Strictly follow the project slow-query rules for predicates that do not use ordinary indexes well:

- Negative predicates such as `$ne`, `$nin`, `$not`, "not contains", and "does not start with" should not drive normal index recommendations.
- Mixed empty checks such as `null`, `""`, missing field, and `$size: 0` should not be treated as a strong indexable equality shape.
- Plain contains regex and case-insensitive regex usually have poor ordinary B-tree index benefit.
- Nested `$or` branches with empty checks often need query rewrite before index design.

Preferred rewrite:

- Keep the original field key.
- Normalize writes so empty or missing business values are stored as one canonical default value.
- Query that default value with exact equality, for example `{ "field": "__EMPTY__" }` or another business-approved enum/default.
- Keep the field type consistent; do not mix `null`, `""`, `[]`, scalar defaults, and array values for the same logical predicate.
- Normalize historical data before relying on the rewritten query shape.

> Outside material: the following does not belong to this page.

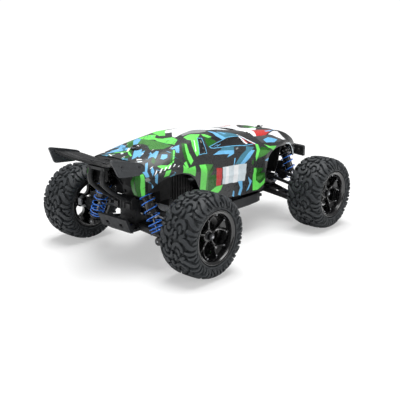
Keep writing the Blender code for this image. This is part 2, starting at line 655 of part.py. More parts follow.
def front_carrier(tag, axle_x, out, side):
    carrier, window = hub_carrier(tag, axle_x, out, side)
    cut(carrier, window)
    for z0, z1 in ((22, 30), (45, 53)):
        cut(carrier, z_rod("kingpin_hole", axle_x, side * KINGPIN_Y, z0, z1, 2.0))


def knuckle(tag, axle_x, side):
    """Front bearing housing, steering on the kingpin."""
    y = side * KINGPIN_Y
    centre = (axle_x, y, AXLE_Z)
    body = lathe(f"{tag}_knuckle", BEARING_TUBE, centre, (0, side, 0), 12,
                 origin=centre, ring=True)
    join(body,
         z_rod("kingpin_low", axle_x, y, 25.2, AXLE_Z - 6.2, 1.7, STEEL),
         z_rod("kingpin_high", axle_x, y, AXLE_Z + 6.2, 49.8, 1.7, STEEL),
         z_rod("boss_low", axle_x, y, 28.8, AXLE_Z - 6.0, 3.0),
         z_rod("boss_high", axle_x, y, AXLE_Z + 6.0, 46.2, 3.0),
         box("steering_arm", (axle_x + ROD_OFF - 2.2, axle_x - 5.8), (y - 2.0, y + 2.0),
             (36.4, 39.2)),
         z_rod("rod_stud", axle_x + ROD_OFF, side * ROD_OUT[0], 38.5, 46.4, 1.0, STEEL))


# ================================================================ drive shafts
BALL_R = 2.1


def dogbone(tag, axle_x, side):
    """Drive shaft with a ball at each end."""
    start = Vector((axle_x, side * BONE_IN[0], BONE_IN[1]))
    end = Vector((axle_x, side * BONE_OUT[0], BONE_OUT[1]))
    length = (end - start).length
    ball = [(BALL_R * math.sin(t), -BALL_R * math.cos(t)) for t in (0.9, 1.57, 2.2)]
    profile = [(0, -BALL_R)] + ball + [(1.2, 2.0), (1.2, length - 2.0)]
    profile += [(r, length - h) for r, h in reversed(ball)] + [(0, length + BALL_R)]
    lathe(f"{tag}_dogbone", profile, start, end - start, 8, STEEL, origin=start)


# ================================================================ shocks
SEAT_R = 6.9              # radius of both spring seats
TOP_SEAT = 9.4            # upper seat face, from the upper eye
SPRING_R = 6.3            # mean coil radius
SPRING_WIRE = 0.65        # wire radius
SPRING_TURNS = 6
SPRING_STEPS = 6          # path points per turn
TOP_BORE, LOW_BORE = 1.85, 2.4
SHOCK_BODY = [            # radius, distance from the upper eye
    (0, 2.6), (4.0, 2.6), (4.5, 7.4), (SEAT_R, 7.8), (SEAT_R, 9.2), (4.5, TOP_SEAT),
    (4.5, 30.0), (1.75, 30.0), (1.75, 10.0), (0, 10.0)]


def eye(ob, name, centre, bore, radius):
    """Add an eye along X and clear its bore."""
    join(ob, sleeve(name, bore, radius, -2.0, 2.0, centre, X_AXIS, 10, SHOCK_BLACK))
    cut(ob, x_rod("eye_bore", centre.x - 6, centre.x + 6, centre.y, centre.z, bore,
                  SHOCK_BLACK, segs=10))


def shock(tag, axle_x, out, side):
    """Body, shaft with the lower seat, and spring."""
    shock_x = axle_x + out * SHOCK_OFF
    top = Vector((shock_x, side * SHOCK_TOP[0], SHOCK_TOP[1]))
    low = Vector((shock_x, side * SHOCK_LOW[0], SHOCK_LOW[1]))
    down = (low - top).normalized()
    length = (low - top).length
    seat = length - 8.4

    body = lathe(f"{tag}_shock_body", SHOCK_BODY, top, down, 10, SHOCK_BLACK, origin=top)
    eye(body, "shock_eye", top, TOP_BORE, 3.7)

    profile = [(0, 22.0), (1.35, 22.0), (1.35, seat), (SEAT_R, seat), (SEAT_R, seat + 1.2),
               (1.9, seat + 1.9), (1.9, length - 3.0), (0, length - 3.0)]
    shaft = lathe(f"{tag}_shock_shaft", profile, top, down, 10, STEEL, origin=low)
    eye(shaft, "lower_eye", low, LOW_BORE, 4.1)

    # coil between the two seats, its turns closer together at both ends
    _, across, third = frame_for(down)
    start = TOP_SEAT + SPRING_WIRE + 0.15
    end = seat - SPRING_WIRE - 0.3
    count = SPRING_TURNS * SPRING_STEPS
    path = []
    for k in range(count + 1):
        f = k / count
        travel = f - 0.055 * math.sin(2 * math.pi * f)
        angle = 2 * math.pi * SPRING_TURNS * f
        path.append(top + down * (start + (end - start) * travel)
                    + across * (SPRING_R * math.cos(angle))
                    + third * (SPRING_R * math.sin(angle) * side))
    sweep(f"{tag}_spring", path, SPRING_WIRE, 4, SPRING_BLUE, origin=top)


# ================================================================ wheels
TYRE_R = AXLE_Z           # the tyres stand on the ground
TYRE_HALF = 39.0 / 2      # half the tyre width
BEAD_R = 22.6             # inner radius of the tyre
RIM_LIP_R = 24.2          # outer flange of the rim
RIM_LIP_Y = 16.8          # flange distance from the middle of the tyre
RIM_IN_R = 20.4           # inner barrel radius
SEAT_R_RIM = BEAD_R - 0.35
SPOKES = 5
SPOKE_ROOT_R = 6.0
SPOKE_CORNERS = [         # radius, angle off the spoke's middle
    (SPOKE_ROOT_R, -0.36), (RIM_IN_R + 0.9, -0.20), (RIM_IN_R + 0.9, 0.20), (SPOKE_ROOT_R, 0.36)]
# profiles are radius, distance outboard of the middle of the tyre
BARREL = [
    (RIM_IN_R, -RIM_LIP_Y - 0.2), (RIM_LIP_R, -RIM_LIP_Y - 0.2), (RIM_LIP_R, -RIM_LIP_Y + 1.5),
    (SEAT_R_RIM, -RIM_LIP_Y + 1.8), (SEAT_R_RIM, RIM_LIP_Y - 1.8), (RIM_LIP_R, RIM_LIP_Y - 1.5),
    (RIM_LIP_R, RIM_LIP_Y + 0.2), (RIM_IN_R, RIM_LIP_Y + 0.2)]
KINGPIN_REL = KINGPIN_Y - TRACK_Y
HUB = [
    (0, KINGPIN_REL + 3.0), (4.7, KINGPIN_REL + 3.0), (4.7, KINGPIN_REL + 3.6),
    (2.5, KINGPIN_REL + 3.6), (2.5, -12.2), (6.4, -12.2), (7.2, 8.6), (4.2, 9.2),
    (4.0, 12.8), (0, 12.8)]
TYRE = [
    (BEAD_R, -14.4), (RIM_LIP_R + 0.5, -15.0), (RIM_LIP_R + 0.6, -17.6), (31.5, -TYRE_HALF),
    (35.8, -TYRE_HALF + 3.6), (TYRE_R, -TYRE_HALF + 10.5), (TYRE_R, TYRE_HALF - 10.5),
    (35.8, TYRE_HALF - 3.6), (31.5, TYRE_HALF), (RIM_LIP_R + 0.6, 17.6),
    (RIM_LIP_R + 0.5, 15.0), (BEAD_R, 14.4), (BEAD_R, 12.0), (32.4, 15.0), (32.4, -15.0),
    (BEAD_R, -12.0)]


def wheel(tag, axle_x, side):
    """Rim with spokes, hub and drive shaft cup, and a hollow tyre."""
    centre = (axle_x, side * TRACK_Y, AXLE_Z)
    outward = (0, side, 0)
    rim = lathe(f"{tag}_rim", BARREL, centre, outward, 18, RIM_BLACK, origin=centre, ring=True)
    star = []
    for spoke in range(SPOKES):
        middle = math.pi / 2 + spoke * 2 * math.pi / SPOKES
        for radius, turn in SPOKE_CORNERS:
            star.append((axle_x + radius * math.cos(middle + turn),
                         AXLE_Z + radius * math.sin(middle + turn)))
    low_y, high_y = sorted((side * (TRACK_Y + 4.0), side * (TRACK_Y + 7.6)))
    join(rim,
         prism("spokes", star, 'Y', low_y, high_y, RIM_BLACK),
         lathe("hub", HUB, centre, outward, 10, RIM_BLACK),
         sleeve("wheel_cup", 3.4, 4.7, KINGPIN_REL - 2.5, KINGPIN_REL + 3.4, centre, outward,
                10, STEEL))
    lathe(f"{tag}_tyre", TYRE, centre, outward, 22, RUBBER, origin=centre, ring=True)


for end, (axle_x, out) in ENDS.items():
    for side_name, side in SIDES.items():
        tag = f"{end}_{side_name}"
        lower_arm(tag, axle_x, out, side)
        upper_link(tag, axle_x, out, side)
        if end == "rear":
            rear_carrier(tag, axle_x, out, side)
        else:
            front_carrier(tag, axle_x, out, side)
            knuckle(tag, axle_x, side)
        dogbone(tag, axle_x, side)
        shock(tag, axle_x, out, side)
        wheel(tag, axle_x, side)

# ================================================================ steering
ROD_X = FRONT_X + ROD_OFF
HORN_HALF = [             # x, y from the servo output; slotted at the front
    (-3.6, -2.4), (-2.2, -3.6), (3, -3.8), (15.6, -3.2), (15.6, -1.45), (9.4, -1.45)]

rack = box("steering_rack", (ROD_X - 6.2, ROD_X - 3.0), (-25.0, 25.0), (48.0, 52.0))
for side in (1, -1):
    join(rack, x_rod("rod_pin", ROD_X - 3.6, ROD_X + 2.4, side * ROD_IN[0], ROD_IN[1],
                     PIN_R, STEEL))
# pin reaching down into the slot of the horn
join(rack, z_rod("rack_pin", ROD_X - 4.6, SERVO_Y, 44.8, 48.8, 1.0, STEEL))
prism("servo_horn", [(HORN_X + x, SERVO_Y + y) for x, y in mirrored(HORN_HALF, 1)],
      'Z', 45.3, 47.5, origin=(HORN_X, SERVO_Y, 46.4))


def tie_rod(side_name, side):
    """Bar with an eye on the rack pin and a ring round the knuckle stud."""
    inner = (ROD_X, side * ROD_IN[0], ROD_IN[1])
    far = (Vector(ROD_OUT) - Vector(ROD_IN)).length - 3.4
    outline = [(2.2, -1.3), (far, -1.3), (far, 1.3), (2.2, 1.3)]
    bar = link_prism(f"{side_name}_tie_rod", outline, -1.3, 1.3, ROD_X, side, ROD_IN, ROD_OUT,
                     STEEL, inner)
    join(bar, sleeve("rod_eye", PIN_BORE, 3.0, -1.7, 1.7, inner, X_AXIS, 8))
    square = Vector((0, side * (ROD_IN[1] - ROD_OUT[1]), ROD_OUT[0] - ROD_IN[0]))
    join(bar, sleeve("rod_ring", 3.1, 4.6, -1.4, 1.4, (ROD_X, side * ROD_OUT[0], ROD_OUT[1]),
                     square, 14))


for side_name, side in SIDES.items():
    tie_rod(side_name, side)

# ================================================================ parenting
truck = bpy.data.objects.new("rc_truck", None)
bpy.context.scene.collection.objects.link(truck)
for ob in list(bpy.data.objects):
    if ob.type == 'MESH' and not ob.hide_render:
        ob.parent = truck
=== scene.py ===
"""Looks for a radio-controlled monster truck: detailed meshes and procedural
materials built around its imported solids. The truck points along +X with its
left side on +Y, and stands on the floor at z = 0. Lengths are in millimetres
and are turned into metres when a mesh is made."""
import math

import bmesh
import bpy
import numpy as np
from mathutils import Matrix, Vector

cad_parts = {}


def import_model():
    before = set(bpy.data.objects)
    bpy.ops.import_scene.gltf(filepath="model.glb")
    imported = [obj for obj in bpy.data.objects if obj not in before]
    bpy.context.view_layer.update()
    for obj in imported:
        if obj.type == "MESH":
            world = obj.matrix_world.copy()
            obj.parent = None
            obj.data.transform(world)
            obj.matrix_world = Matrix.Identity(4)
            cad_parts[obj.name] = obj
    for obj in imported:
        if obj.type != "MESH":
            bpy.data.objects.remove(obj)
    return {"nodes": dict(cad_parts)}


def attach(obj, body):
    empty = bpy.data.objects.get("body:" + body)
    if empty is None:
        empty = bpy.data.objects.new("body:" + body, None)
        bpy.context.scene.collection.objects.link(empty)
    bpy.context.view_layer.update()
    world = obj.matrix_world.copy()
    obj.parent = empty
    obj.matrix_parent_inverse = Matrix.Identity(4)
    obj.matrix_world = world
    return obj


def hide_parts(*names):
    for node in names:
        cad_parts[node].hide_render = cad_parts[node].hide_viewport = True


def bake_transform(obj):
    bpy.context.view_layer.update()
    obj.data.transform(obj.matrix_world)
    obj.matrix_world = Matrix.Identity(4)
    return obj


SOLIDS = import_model()["nodes"]
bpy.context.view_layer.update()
MM = 0.001
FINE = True

TYRE_R = 37.5
AXLE_Z = TYRE_R
TRACK_Y = 81.0                                         # middle of the truck to a wheel's middle
ENDS = {"front": (101.0, 1.0), "rear": (-86.0, -1.0)}  # axle x, direction away from the middle
SIDES = {"left": 1.0, "right": -1.0}                   # sign of y
CORNERS = [(f"{end}_{name}", axle_x, fore, side)
           for end, (axle_x, fore) in ENDS.items() for name, side in SIDES.items()]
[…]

Only suggest a new helper/derived field when the user explicitly says the original field value cannot be normalized but adding fields is allowed.

## Project-Specific Constraints

These constraints are mandatory for this skill:

- HAP worksheet collections whose collection names start with `ws` have these default single-field indexes:
  - `{ "_id": 1 }`
  - `{ "utime": 1 }`
  - `{ "rowid": 1 }`
  - `{ "ctime": 1 }`
- Never recommend recreating those single-field indexes for `ws*` collections.
- If `_id`, `utime`, `rowid`, or `ctime` appears in a recommendation, make clear whether it is already a default single-field index or is being considered only as part of a compound index.
- `status` has only two values: `1` and `9`.
- `1` means active/in-use.
- Never include `status` in a recommended index definition because it is low-cardinality and not useful enough for index design here.

When either field appears in the query:

- Mention `_id`, `utime`, `rowid`, and `ctime` as default indexed fields for `ws*` collections when it matters to the explanation.
- Mention `status` as a business filter that should not drive index design.

## Advice Patterns

### If `planSummary` is `COLLSCAN`

- Look for equality filters with meaningful selectivity.
- Propose a compound index using those equality fields and any supported sort fields.
- If the only visible fields are `ctime` and `status`, explicitly avoid recommending a new index from that evidence alone.

### If an Index Exists but the Scan Is Still Large

- Compare the filter shape with the likely current index order.
- Suggest reordering a compound index to match equality predicates first.
- Point out when a sort field probably belongs before a trailing range field.

### If the Query Uses Sort

- Say whether the sort likely benefits from index support.
- Recommend matching sort direction when it matters.
- Avoid recommending a sort-supporting index if the visible filter is too weak or dominated by excluded fields.
- Treat `_id` as already indexed by default.
- Never recommend creating a single-field `_id` index.
- For `ws*` collections, also never recommend creating single-field `utime`, `rowid`, or `ctime` indexes.
- When `sort: { _id: 1/-1 }` appears with business filters, explain that `_id` may only be serving sort order.
- Only include `_id` as the trailing key of a compound index when planner evidence shows `_id` sort order is still a bottleneck after query predicates are index-friendly.
- For incomplete command payloads without `planSummary`, do not include `_id` in post-rewrite candidate indexes by default; mention it as something to re-evaluate after `explain("executionStats")`.

### If the Query Returns Too Many Fields

- Suggest narrowing the projection if the log or command payload shows broad document fetch.

### If Pagination Looks Expensive

- Suggest seek-based pagination or tighter predicates instead of deep skip patterns when applicable.

## Confidence Language

Use:

- `High confidence` when filter, sort, and planner evidence are all visible.
- `Medium confidence` when some fields are missing but the planner evidence is still strong.
- `Low confidence` when the snippet is incomplete and only provisional guidance is possible.